Если уж даже Лаэрту удалось убедить народ, то Гамлет, любимец толпы, наверняка смог бы сделать то же самое. Попытаемся представить себе, как развивались бы события в то время, когда весь двор смотрел «Мышеловку», если бы Гамлет действовал с таким же пылом, как и Лаэрт: заранее предупрежденные придворные из окружения короля внимательно наблюдают; виновный в преступлении монарх вздрагивает, он не в силах больше смотреть постановку; зрители начинают перешептываться; далее следует неотвратимое разоблачение убийцы мстителем и затем сразу же — акт возмездия, совершаемый Гамлетом с помощью его преданных друзей.
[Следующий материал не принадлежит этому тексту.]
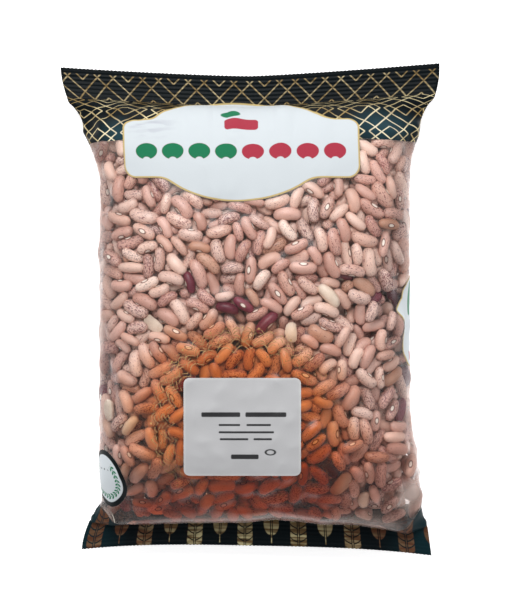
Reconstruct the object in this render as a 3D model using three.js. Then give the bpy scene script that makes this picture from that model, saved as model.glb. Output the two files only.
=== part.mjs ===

Действительно, возникает ощущение, что эпизод с Лаэртом вставлен в повествование неспроста: во-первых, для того, чтобы продемонстрировать всему миру, как должно поступать любящему сыну с убийцами своего отца; далее, для того, чтобы показать, что отмщение при этих обстоятельствах было возможным, а также чтобы подчеркнуть на контрасте с этой сценой, сколь постыдна нерешительность Гамлета, честь которого дважды была задета одним и тем же вероломным злодеем91.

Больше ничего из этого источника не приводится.